On 29 Jan. 1816 he was appointed captain-general and governor-in-chief of Canada, but he was not sworn in at Quebec till 12 July. The struggle then going on between the dominant minority and the French catholic majority made the post far from enviable; but he succeeded in winning the personal esteem of the colonists. The strain of the situation, however, told on his highly strung temperament; on 6 Feb. 1818 he had a paralytic stroke, which caused him to send home his resignation, and he left Quebec on 12 Aug. He spent the rest of his life in retirement at Calverton, Nottinghamshire and died there on 14 Feb. 1830. He was buried at Oxton. He had been transferred from the colonelcy of the 68th to that of the 33rd regiment on 1 Jan. 1813, received the G.C.B. on 2 Jan. 1815, and was promoted general on 27 May 1825. On 24 Aug. 1811 he married Katherine, daughter of the Rev. Reginald Pyndar, rector of Madresfield, Worcestershire. She died without issue on 15 May 1856. Her sister and coheiress was the mother of Robert Lowe, afterwards Viscount Sherbrooke [q. v.], whose great-grandmother, on the father's side, was sister of Sir J. C. Sherbrooke's mother.

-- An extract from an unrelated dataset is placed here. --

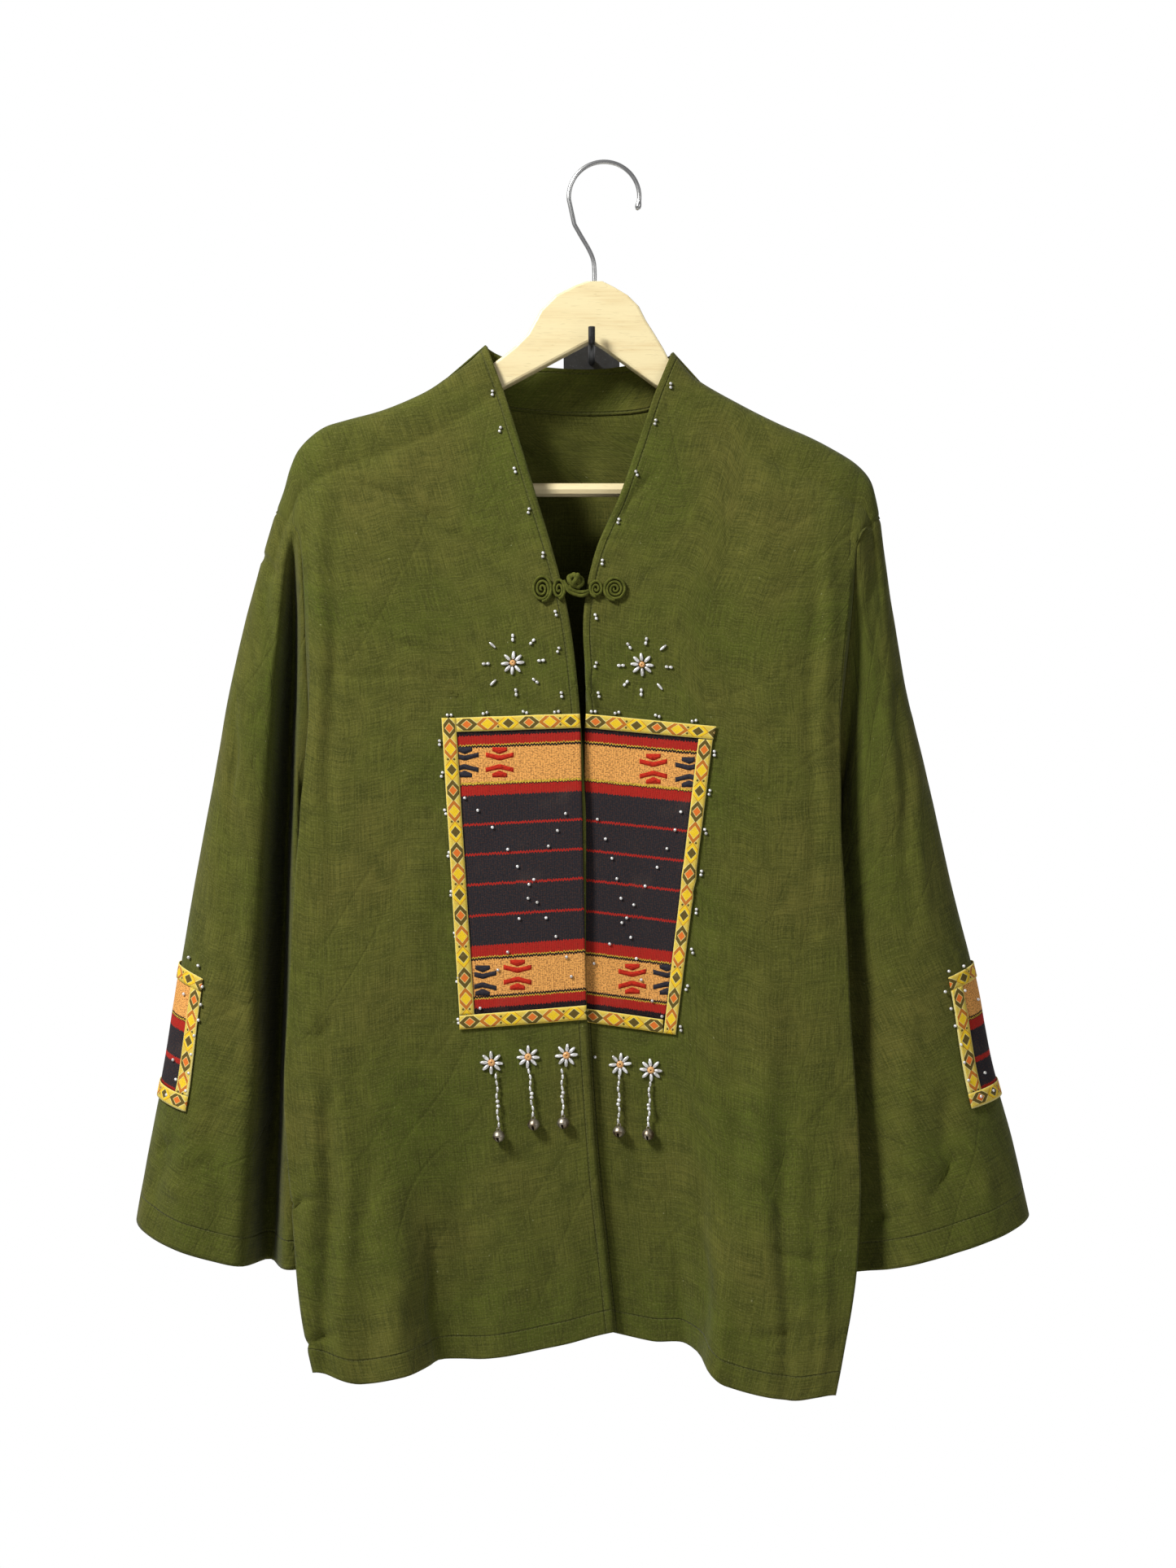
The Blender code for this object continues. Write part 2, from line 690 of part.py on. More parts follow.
# Cloth: fronts, back, collar and sleeves share the points of their seams, then each is trimmed back
fronts = {side: front_sheet(side) for side in FRONT}
back = back_sheet()
collar = collar_sheet()
sleeves = {side: sleeve_sheet(side, fronts[side], back) for side in FRONT}
under = ROWS.index(UNDERARM)
armhole = np.interp(ROWS[: under + 1], *ARMHOLE_TRIM)
sleeve_top = np.interp(ROWS[: under + 1], *SLEEVE_TRIM)
for side in FRONT:
    trim(fronts[side], "top", 0.7)
    trim(fronts[side], "finish", armhole, 0, under + 1)
    trim(fronts[side], "finish", 0.6, under + 1)
    trim(sleeves[side], "top", np.concatenate([sleeve_top, sleeve_top[-2:0:-1]]))
for edge in ("start", "finish"):
    trim(back, edge, armhole, 0, under + 1)
    trim(back, edge, 0.6, under + 1)
    trim(collar, edge, 0.8)
trim(back, "top", 0.7)
trim(collar, "bottom", 0.5)
for side in FRONT:
    wall(f"front_{side}", fronts[side], CLOTH, "green_cotton")
    wall(f"sleeve_{side}", sleeves[side], CLOTH, "green_cotton", closed=True)
wall("back", back, CLOTH, "green_cotton")
wall("back_collar", collar, CLOTH, "green_cotton")

# Woven panels and their ribbons on the fronts
for side, skins in FRONT_SKINS.items():
    for piece, corners in skins.items():
        ribbon = piece.startswith("ribbon")
        thick = RIBBON_THICK if ribbon else PANEL_THICK
        front_skin(f"{piece}_{side}", side, corners, thick, "ribbon" if ribbon else "woven_stripe")

# Woven bands round the sleeves, each framed by four ribbons
gap_rows = 0.012
gap_points = 0.05
for side in FRONT:
    top, bottom, reach = BAND["top"], BAND["bottom"], BAND["points"]
    strip, edge = BAND["ribbon_rows"], BAND["ribbon_points"]
    inner = (top + strip + gap_rows, bottom - strip - gap_rows)
    pieces = {
        "sleeve_ribbon_top": ((top, top + strip), (-reach, reach)),
        "sleeve_ribbon_bottom": ((bottom - strip, bottom), (-reach, reach)),
        "sleeve_ribbon_front": (inner, (reach - edge, reach)),
        "sleeve_ribbon_back": (inner, (-reach, edge - reach)),
    }
    for piece, (rows, columns) in pieces.items():
        sleeve_skin(f"{piece}_{side}", side, rows, columns, RIBBON_THICK, "ribbon")
    within = (edge - reach + gap_points, reach - edge - gap_points)
    sleeve_skin(f"sleeve_panel_{side}", side, inner, within, PANEL_THICK, "woven_stripe")

# Frog: four discs of coiled cord, sewn to the fronts, with a loop that holds a knot over the opening
for name, (side, x, z, half_wide, half_high, turns) in FROG_COILS.items():
    coil(name, side, (x, z), (half_wide, half_high), turns, "green_cotton")
cord_height = CLOTH / 2 + SEAM_GAP + CORD / 2
loop_ends = [on_front("left", -24, -178, cord_height)[1], on_front("right", 2, -178, cord_height)[1]]
knot_y = sum(loop_ends) / 2
bpy.ops.mesh.primitive_uv_sphere_add(segments=12, ring_count=8, radius=1)
knot = bpy.context.object
knot.name = knot.data.name = "frog_knot"
for collection in knot.users_collection:
    collection.objects.unlink(knot)
jacket.objects.link(knot)
knot.data.materials.append(material("green_cotton"))
knot.scale = (KNOT["half_wide"] * MM, KNOT["half_deep"] * MM, KNOT["half_wide"] * MM)
knot.location = (KNOT["x"] * MM, knot_y * MM, KNOT["z"] * MM)
loop = []
for angle in np.linspace(-LOOP["angle"], LOOP["angle"], 10):
    x = LOOP["x"] + LOOP["half_wide"] * math.sin(angle)
    z = KNOT["z"] - LOOP["half_high"] * math.cos(angle)
    loop.append((x, np.interp(angle, (-LOOP["angle"], LOOP["angle"]), loop_ends), z))
tube("frog_loop", loop, CORD, "green_cotton", 1)

# Bead strands, each with its bell, which swing out from their sewn ends
for number, (side, root_x, root_z, low_x, low_z) in enumerate(STRANDS, 1):
    root = on_front(side, root_x, root_z, CLOTH / 2 + SEAM_GAP + STRAND_WIDE * 0.8)
    low = on_front(side, low_x, low_z + BELL["tall"] / 2, CLOTH / 2 + SEAM_GAP + BELL["wide"] / 2)
    low[2] = low_z
    swing = bpy.data.objects.new(f"swing_{number}", None)
    jacket.objects.link(swing)
    swing.location = root * MM
    bell_top = low + (root - low) * BELL["tall"] / np.linalg.norm(root - low)
    steps = 12
    line = [root + (bell_top - root) * (k / steps) for k in range(steps + 1)]
    line[-1] = bell_top + (root - bell_top) / np.linalg.norm(root - bell_top) * SEAM_GAP
    widths = [1.35 if k in (5, 6, 7) else 1.0 for k in range(steps + 1)]
    strand = tube(f"strand_{number}", line, STRAND_WIDE, "glass_beads", 1, widths, root)
    strand.parent = swing
    strand.location = (0, 0, 0)
    shape = bpy.data.meshes.new(f"bell_{number}")
    made = bmesh.new()
    half, tall, thin = BELL["wide"] / 2, BELL["tall"], BELL["wall"]
    outside = ((0, tall), (1.4, tall), (2.6, tall * 0.8), (half * 0.8, tall * 0.35), (half, 0))
    inside = ((half - thin, 0), (half * 0.8 - thin, tall * 0.35), (1.6, tall * 0.72), (0, tall * 0.78))
    profile = [made.verts.new((r * MM, 0, z * MM)) for r, z in (*outside, *inside)]
    for a, b in zip(profile, profile[1:]):
        made.edges.new((a, b))
    made.to_mesh(shape)
    made.free()
    bell = add(f"bell_{number}", shape, "bell_metal")
    turn = bell.modifiers.new("turn", "SCREW")
    turn.steps = turn.render_steps = 12
    turn.use_merge_vertices = True
    turn.merge_threshold = 0.00001
    bell.parent = swing
    bell.location = (low - root) * MM
    lean = math.atan2(-(low[1] - root[1]), root[2] - low[2])
    bell.rotation_euler.x = -lean

# Hanger of pine with its bar and wire hook
arms = {}
for side, inward in (("left", 1), ("right", -1)):
    arms[side] = [shoulder_point(side, a)[[0, 2]] - (0, WOOD_BELOW_CLOTH) for a in ACROSS[2:11]]
    arms[side][0][1] -= WOOD_BELOW_COLLAR
    arms[side][-1][0] += inward * WOOD_SHORT
board = [*arms["left"][::-1], *HUMP, *arms["right"], *UNDERSIDE]
outline("hanger_wood", board[::-1], HANGER_THICK, HANGER_Y, WOOD_ROUND, "pine")
bar_ends = [x - math.copysign(SEAM_GAP, x) for x in (-179.5, 165.5)]
tube("hanger_bar", [(x, HANGER_Y, BAR_Z) for x in bar_ends], BAR_WIDE, "pine", 3)
sweep = np.linspace(HOOK_ROUND["from"], HOOK_ROUND["to"], 22)
hook = [
    (
        HOOK_ROUND["x"] + HOOK_ROUND["radius"] * math.cos(a),
        HANGER_Y,
        HOOK_ROUND["z"] + HOOK_ROUND["radius"] * math.sin(a),
    )
    for a in sweep
]
hook += [(x, HANGER_Y, z) for x, z in HOOK_FOOT]
tips = [1.5, 1.5] + [1.0] * (len(hook) - 2)
tube("hanger_hook", hook, HOOK_WIRE, "steel", 2, tips)

# Wall hook: a plate on the wall and a rod with its tip turned up
bpy.ops.mesh.primitive_cube_add(size=1)
plate = bpy.context.object
plate.name = plate.data.name = "wall_hook_plate"
for collection in plate.users_collection:
    collection.objects.unlink(plate)
jacket.objects.link(plate)
plate.data.materials.append(material("black_paint"))
plate.data.transform(
    ((PLATE["wide"] * MM, 0, 0, 0), (0, PLATE["thick"] * MM, 0, 0), (0, 0, PLATE["tall"] * MM, 0), (0, 0, 0, 1))
)
plate.location.y = -PLATE["thick"] / 2 * MM
corners = plate.modifiers.new("corners", "BEVEL")
corners.width = 0.5 * MM
corners.segments = 1
rod_start = -PLATE["thick"] - SEAM_GAP
bend = [(0, ROD_TIP["y"] + 4 - 4 * math.sin(a), 4 - 4 * math.cos(a)) for a in np.linspace(0, math.pi / 2, 5)]
rod = [(0, rod_start, 0), (0, -40, 0), *bend, (0, ROD_TIP["y"], ROD_TIP["z"])]
tube("wall_hook_rod", rod, ROD_WIDE, "black_paint", 3)
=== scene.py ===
"""The looks of the embroidered jacket on its hanger and wall hook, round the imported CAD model.

Sizes are in millimetres until a mesh is made, in the model's own frame: X to the right, Z up, the wall
at Y = 0.
"""

import math

import bpy
import numpy as np
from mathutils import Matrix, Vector, noise


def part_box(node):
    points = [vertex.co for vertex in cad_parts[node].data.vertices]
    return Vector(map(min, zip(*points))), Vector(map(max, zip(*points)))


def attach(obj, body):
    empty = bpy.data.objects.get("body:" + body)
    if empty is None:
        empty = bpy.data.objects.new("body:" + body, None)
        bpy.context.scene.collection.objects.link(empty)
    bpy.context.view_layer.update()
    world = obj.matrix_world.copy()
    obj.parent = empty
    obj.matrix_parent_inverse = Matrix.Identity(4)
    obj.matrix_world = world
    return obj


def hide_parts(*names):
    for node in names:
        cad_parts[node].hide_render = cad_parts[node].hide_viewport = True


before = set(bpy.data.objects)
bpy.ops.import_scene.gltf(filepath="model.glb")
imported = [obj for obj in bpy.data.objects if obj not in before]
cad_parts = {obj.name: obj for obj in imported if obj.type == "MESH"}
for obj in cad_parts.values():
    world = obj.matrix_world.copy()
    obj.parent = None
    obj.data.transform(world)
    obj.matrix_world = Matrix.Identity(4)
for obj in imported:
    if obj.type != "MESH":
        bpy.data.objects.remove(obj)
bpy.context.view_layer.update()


# Wall hook: a steel plate on the wall and a rod with its tip turned up, both in satin black paint.
# The hanger's wood rests on the rod. The paint has a fine orange peel and is rubbed where the wood sits.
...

There is a portrait of Sherbrooke at Oxton Hall, and a miniature, taken in 1796, reproduced as frontispiece to Martin's ‘Memoir.’

[Martin's Memoir, appended to Life and Letters of Viscount Sherbrooke; Gent. Mag. 1830, i. 558; Hook's Life of Sir D. Baird, i. 211; U.S. Magazine, 1830, i. 519; Wellington Despatches, Supplementary, vi. 261, 321; Murdoch's Hist. of Nova Scotia.]